> _DESCRIPTION OF THE TASK_:
Write down every entry below once more, exactly.

> _DATASET RECORDS_:
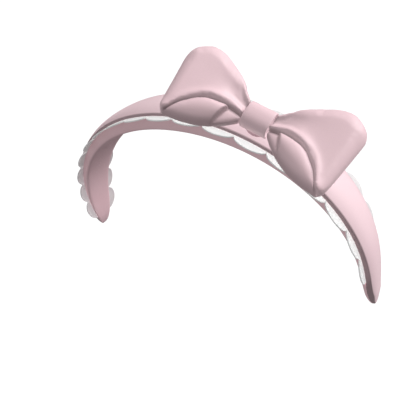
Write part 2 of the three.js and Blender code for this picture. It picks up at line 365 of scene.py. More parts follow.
@dataclass(frozen=True)
class LaceFinish(Finish):
    """White cotton lace: close net ground, and satin stitch packed along the scalloped rim."""

    name: str = "lace cotton"
    colour: tuple[int, int, int] = (254, 253, 251)
    shade: tuple[int, int, int] = (243, 239, 238)
    blush: tuple[int, int, int] = (196, 181, 187)
    mesh_size: float = 0.8 * MM
    stitch: float = 0.42 * MM

    def lay(self, bench: ShaderBench, colour: tuple[float, ...], shade: tuple[float, ...]) -> None:
        """Wires the net, the stitches, the rear strip's pink-grey tint and the painted shade on the left leg.
        """
        cloth = bench.node("UVMap", uv_map="cloth").outputs[0]
        rim = bench.mark("rim")
        net = bench.node(
            "TexVoronoi", {"Vector": cloth, "Scale": 1 / self.mesh_size, "Randomness": 0.25},
            feature="DISTANCE_TO_EDGE",
        ).outputs["Distance"]
        strands = bench.maths("SMOOTH_MIN", bench.maths("MULTIPLY", net, 4.0), 1.0)
        packed = bench.node(
            "TexWave", {"Vector": cloth, "Scale": math.tau / 20 / self.stitch, "Distortion": 0.5},
            wave_type="BANDS", bands_direction="X",
        ).outputs["Fac"]
        open_share = bench.maths("MULTIPLY", strands, bench.maths("SUBTRACT", 1.0, rim))
        tone = bench.blend(bench.maths("MULTIPLY", open_share, 0.35), colour, shade)
        fluff = bench.noise(bench.body(), 1500, 3)
        tone = bench.blend(bench.range(fluff, 0.0, 0.3), tone, shade)
        # A pink-grey tint on the rear strip, and painted shade on the lace of the left leg.
        tint_and_shade_share = bench.maths("MULTIPLY", bench.mark("blush"), 0.65)
        tone = bench.blend(tint_and_shade_share, tone, srgb(*self.blush))
        net_bump = bench.bump(bench.maths("MULTIPLY", open_share, -1.0), 0.5, 0.12 * MM)
        stitched = bench.bump(bench.maths("MULTIPLY", packed, rim), 0.5, 0.12 * MM, net_bump)
        bench.set(
            Base_Color=tone, Roughness=bench.range(fluff, 0.7, 0.95), Normal=stitched, Sheen_Weight=0.15,
            Sheen_Roughness=0.6, Specular_IOR_Level=0.2, Subsurface_Weight=0.7, Subsurface_Scale=1.2 * MM,
            Subsurface_Radius=(1.0, 0.95, 0.95),
        )


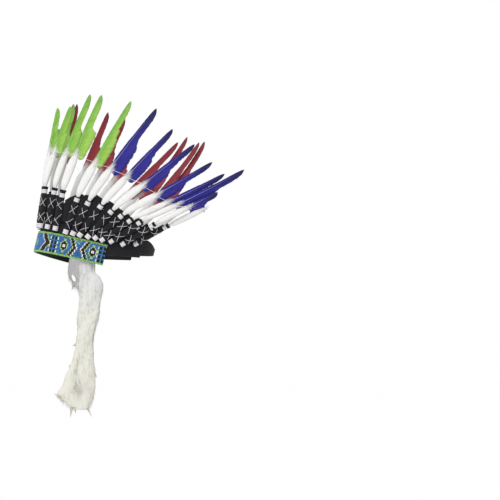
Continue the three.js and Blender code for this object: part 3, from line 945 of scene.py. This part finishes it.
def felt_roll(work, root, axes, row, seed):
    """Rolled finger of felt, hollow at its top, where the rim turns in."""
    rim = SLEEVE_LENGTH + row["rim"] - row["roll_drop"]
    at = np.concatenate([[0, 0.4, 0.8, 1.4], np.linspace(9, rim - 1, 40), [rim - 0.4, rim]])
    wide = column(SLEEVE_SECTIONS, at, 1) * row["roll"] * SLEEVE_WIDTH / 2
    if row["rim"]:
        wide = wide + RIM_FLARE * np.clip((at - rim + 5) / 2, 0, 1)
    thick = column(SLEEVE_SECTIONS, at, 2) * SLEEVE_THICK / 2
    wide = wide * (1 + 0.02 * wave(at * 0.14, seed))
    thick = thick * (1 + 0.03 * wave(at * 0.11, seed + 1))
    wide[0] *= 0.7
    thick[0] *= 0.7
    at = np.concatenate([at, [rim + 0.1, rim - 0.4, rim - 4]])
    wide = np.concatenate([wide, wide[-1] - np.array([0.7, 1.2, 1.4])])
    thick = np.concatenate([thick, thick[-1] - np.array([0.6, 1.0, 1.2])])
    shaped_drum(work, oval_rings(root, axes, at, wide, thick, 24))


def felt_web(work, root, axes, row, seed):
    """Flat felt behind the roll that widens upwards, its leading corner cut lower."""
    along, face, across = axes
    inner = -SLEEVE_THICK / 2 + WEB_SINK
    past = WEB_PAST if row["rank"] in WEB_PAST_ROWS else 0
    rings = []
    for s in np.linspace(0, 1, 11):
        lead = row["foot"] + (row["web"] + row["web_more"] - row["foot"]) * s
        trail = WEB_TRAIL + past * s
        middle, half = (trail - lead) / 2, (trail + lead) / 2
        ring = []
        for k in range(20):
            a = math.radians(9 + 18 * k)
            w = math.copysign(abs(math.cos(a)) ** 0.35, math.cos(a)) * half
            t = math.copysign(abs(math.sin(a)) ** 0.55, math.sin(a)) * WEB_THICK / 2
            sag = 0.3 * float(wave(w * 0.2 + s * 4, seed))
            lower = 1.25 * row["slant"] * np.clip((-middle - w - 3) / (lead - 3), 0, 1)
            up = WEB_START + (row["top"] + row["top_more"] - lower - WEB_START) * s
            deep = inner - WEB_THICK / 2 + t + sag
            ring.append(root + along * up + across * (middle + w) + face * deep)
        rings.append(ring)
    shaped_drum(work, rings)


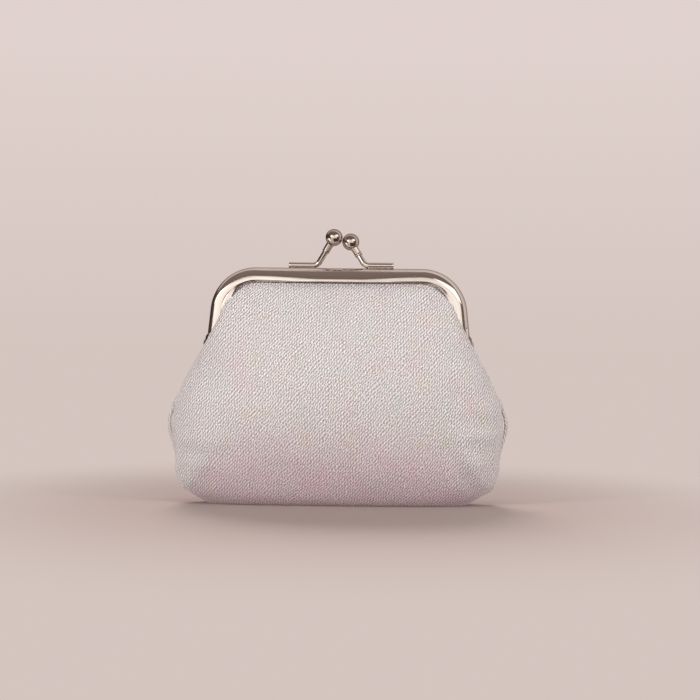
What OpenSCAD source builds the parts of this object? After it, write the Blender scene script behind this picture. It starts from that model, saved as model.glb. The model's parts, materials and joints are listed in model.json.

> _SOLUTION FOR THIS PROBLEM_:
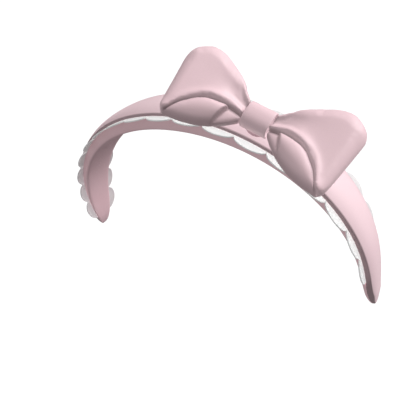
Write part 2 of the three.js and Blender code for this picture. It picks up at line 365 of scene.py. More parts follow.
@dataclass(frozen=True)
class LaceFinish(Finish):
    """White cotton lace: close net ground, and satin stitch packed along the scalloped rim."""

    name: str = "lace cotton"
    colour: tuple[int, int, int] = (254, 253, 251)
    shade: tuple[int, int, int] = (243, 239, 238)
    blush: tuple[int, int, int] = (196, 181, 187)
    mesh_size: float = 0.8 * MM
    stitch: float = 0.42 * MM

    def lay(self, bench: ShaderBench, colour: tuple[float, ...], shade: tuple[float, ...]) -> None:
        """Wires the net, the stitches, the rear strip's pink-grey tint and the painted shade on the left leg.
        """
        cloth = bench.node("UVMap", uv_map="cloth").outputs[0]
        rim = bench.mark("rim")
        net = bench.node(
            "TexVoronoi", {"Vector": cloth, "Scale": 1 / self.mesh_size, "Randomness": 0.25},
            feature="DISTANCE_TO_EDGE",
        ).outputs["Distance"]
        strands = bench.maths("SMOOTH_MIN", bench.maths("MULTIPLY", net, 4.0), 1.0)
        packed = bench.node(
            "TexWave", {"Vector": cloth, "Scale": math.tau / 20 / self.stitch, "Distortion": 0.5},
            wave_type="BANDS", bands_direction="X",
        ).outputs["Fac"]
        open_share = bench.maths("MULTIPLY", strands, bench.maths("SUBTRACT", 1.0, rim))
        tone = bench.blend(bench.maths("MULTIPLY", open_share, 0.35), colour, shade)
        fluff = bench.noise(bench.body(), 1500, 3)
        tone = bench.blend(bench.range(fluff, 0.0, 0.3), tone, shade)
        # A pink-grey tint on the rear strip, and painted shade on the lace of the left leg.
        tint_and_shade_share = bench.maths("MULTIPLY", bench.mark("blush"), 0.65)
        tone = bench.blend(tint_and_shade_share, tone, srgb(*self.blush))
        net_bump = bench.bump(bench.maths("MULTIPLY", open_share, -1.0), 0.5, 0.12 * MM)
        stitched = bench.bump(bench.maths("MULTIPLY", packed, rim), 0.5, 0.12 * MM, net_bump)
        bench.set(
            Base_Color=tone, Roughness=bench.range(fluff, 0.7, 0.95), Normal=stitched, Sheen_Weight=0.15,
            Sheen_Roughness=0.6, Specular_IOR_Level=0.2, Subsurface_Weight=0.7, Subsurface_Scale=1.2 * MM,
            Subsurface_Radius=(1.0, 0.95, 0.95),
        )


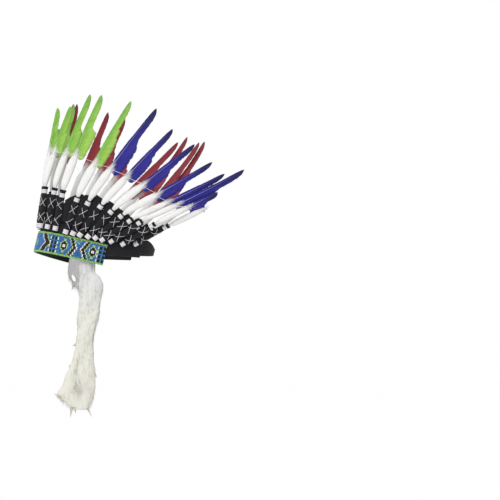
Continue the three.js and Blender code for this object: part 3, from line 945 of scene.py. This part finishes it.
def felt_roll(work, root, axes, row, seed):
    """Rolled finger of felt, hollow at its top, where the rim turns in."""
    rim = SLEEVE_LENGTH + row["rim"] - row["roll_drop"]
    at = np.concatenate([[0, 0.4, 0.8, 1.4], np.linspace(9, rim - 1, 40), [rim - 0.4, rim]])
    wide = column(SLEEVE_SECTIONS, at, 1) * row["roll"] * SLEEVE_WIDTH / 2
    if row["rim"]:
        wide = wide + RIM_FLARE * np.clip((at - rim + 5) / 2, 0, 1)
    thick = column(SLEEVE_SECTIONS, at, 2) * SLEEVE_THICK / 2
    wide = wide * (1 + 0.02 * wave(at * 0.14, seed))
    thick = thick * (1 + 0.03 * wave(at * 0.11, seed + 1))
    wide[0] *= 0.7
    thick[0] *= 0.7
    at = np.concatenate([at, [rim + 0.1, rim - 0.4, rim - 4]])
    wide = np.concatenate([wide, wide[-1] - np.array([0.7, 1.2, 1.4])])
    thick = np.concatenate([thick, thick[-1] - np.array([0.6, 1.0, 1.2])])
    shaped_drum(work, oval_rings(root, axes, at, wide, thick, 24))


def felt_web(work, root, axes, row, seed):
    """Flat felt behind the roll that widens upwards, its leading corner cut lower."""
    along, face, across = axes
    inner = -SLEEVE_THICK / 2 + WEB_SINK
    past = WEB_PAST if row["rank"] in WEB_PAST_ROWS else 0
    rings = []
    for s in np.linspace(0, 1, 11):
        lead = row["foot"] + (row["web"] + row["web_more"] - row["foot"]) * s
        trail = WEB_TRAIL + past * s
        middle, half = (trail - lead) / 2, (trail + lead) / 2
        ring = []
        for k in range(20):
            a = math.radians(9 + 18 * k)
            w = math.copysign(abs(math.cos(a)) ** 0.35, math.cos(a)) * half
            t = math.copysign(abs(math.sin(a)) ** 0.55, math.sin(a)) * WEB_THICK / 2
            sag = 0.3 * float(wave(w * 0.2 + s * 4, seed))
            lower = 1.25 * row["slant"] * np.clip((-middle - w - 3) / (lead - 3), 0, 1)
            up = WEB_START + (row["top"] + row["top_more"] - lower - WEB_START) * s
            deep = inner - WEB_THICK / 2 + t + sag
            ring.append(root + along * up + across * (middle + w) + face * deep)
        rings.append(ring)
    shaped_drum(work, rings)


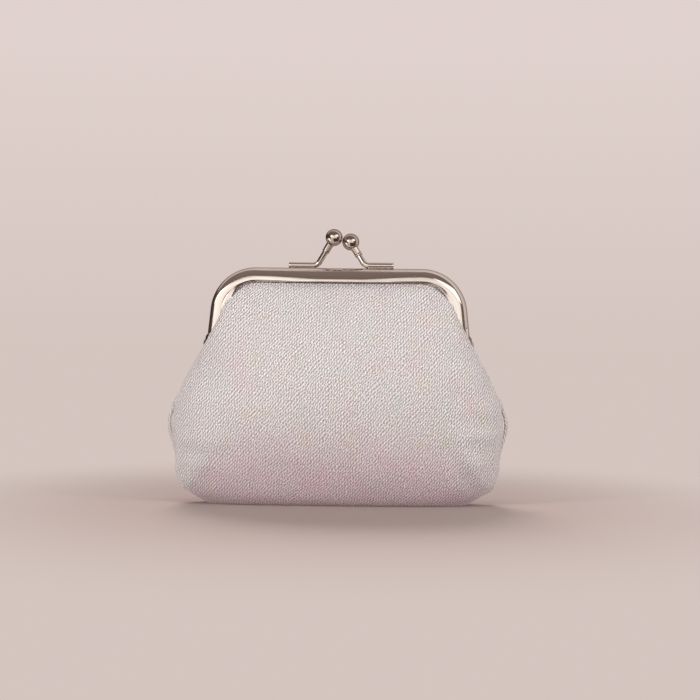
What OpenSCAD source builds the parts of this object? After it, write the Blender scene script behind this picture. It starts from that model, saved as model.glb. The model's parts, materials and joints are listed in model.json.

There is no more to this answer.